The hostel looks pretty plain and ordinary outside. But inside, it’s like entering another world. Unstudied bohemian. Quaint in an offbeat, very artistic way. Faded photographs of family. Antique chairs and tables and decor. Imaginative and well-selected dinner ware. A broken blue vase lying on the pond. Ducks and dogs strutting aimlessly everywhere. And especially at night, the place feels as mystical and mysterious as the magic mountain of Banahaw that it looks up at. Do not be perturbed if you hear footsteps and laughter in the dark and find no one there. Just say “good evening” to the darkness and go back to sleep.
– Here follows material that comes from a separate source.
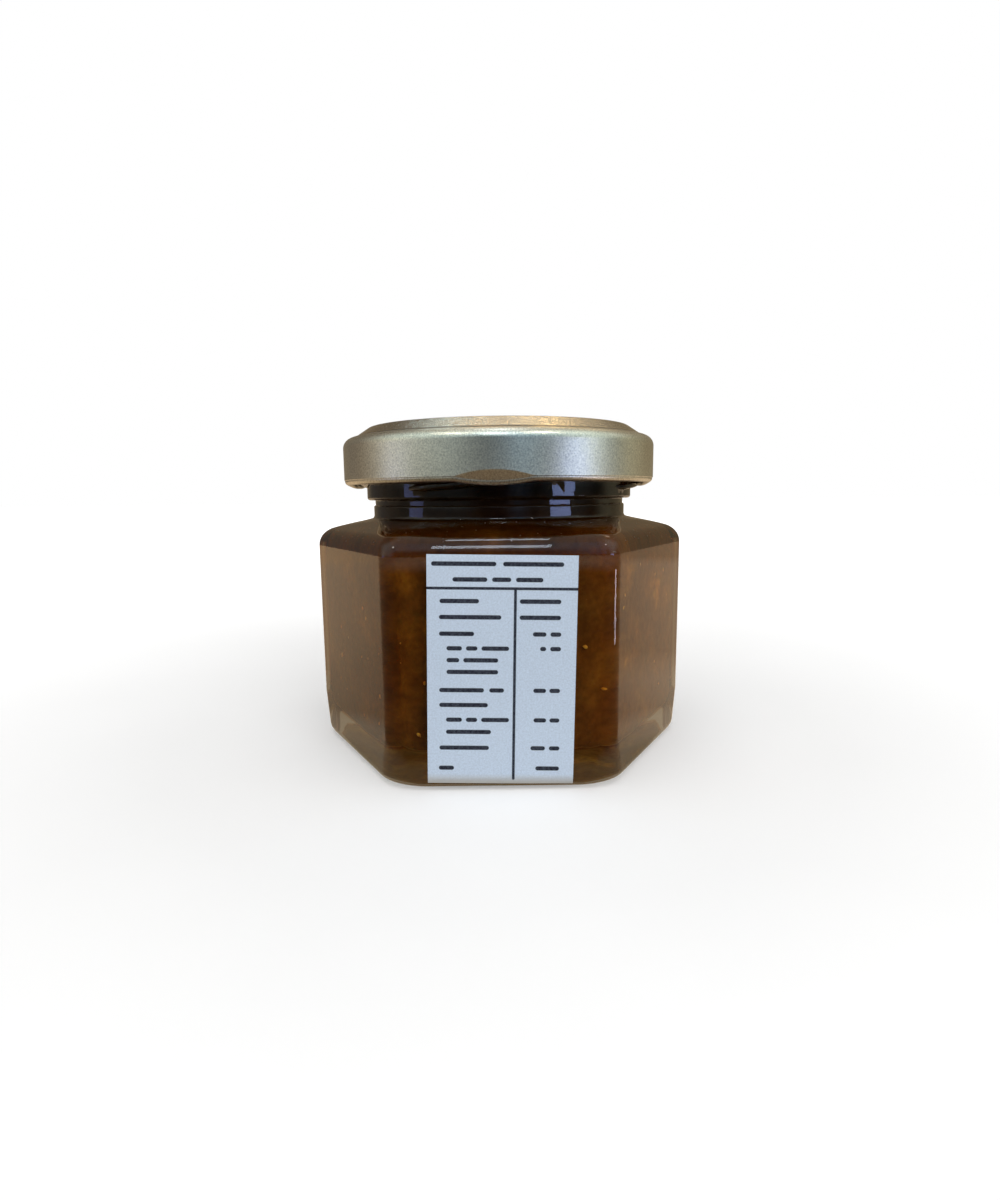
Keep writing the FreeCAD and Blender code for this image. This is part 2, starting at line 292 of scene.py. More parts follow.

“You go to bed in one kind of a world and wake up in another quite different, and if this is not enchantment then where is it to be found?”

To this day, Mt. Banahaw is still closed to trekkers and pilgrims. It has been closed and guarded since 2004. To help the mountain cleanse itself and heal from the desecration, destruction, and indignities wrought by negligent, irresponsible, disrespectful, and litterbug visitors. But we did manage to get to the “first level” at the foot of this mystical place, which remains open to the public. It is called Santa Lucia. One just has to climb up and down the 259 steps that have been roughly and unevenly carved onto the mountain to get to the streams. Hell on the thighs and calves, but my mother (who was 78 back then and considered the oldest city-lady to make the arduous trek) managed it, with the help of a swig from water drawn from Santa Lucia’s springs every now and then. The people at the entrance to the mountain applauded my Mom when she finally took her final step onto level ground at her return from Santa Lucia, unscathed and unfatigued.

I did discover, to my dismay though, that my photographs of the various puestos (sacred prayer spots) were all blanked out, except for one. I remember the Banahaw people who watched me take shots had looked at each other knowingly but I just shrugged it off as the indulgent amusement of rural folk. Now I know they knew something I didn’t.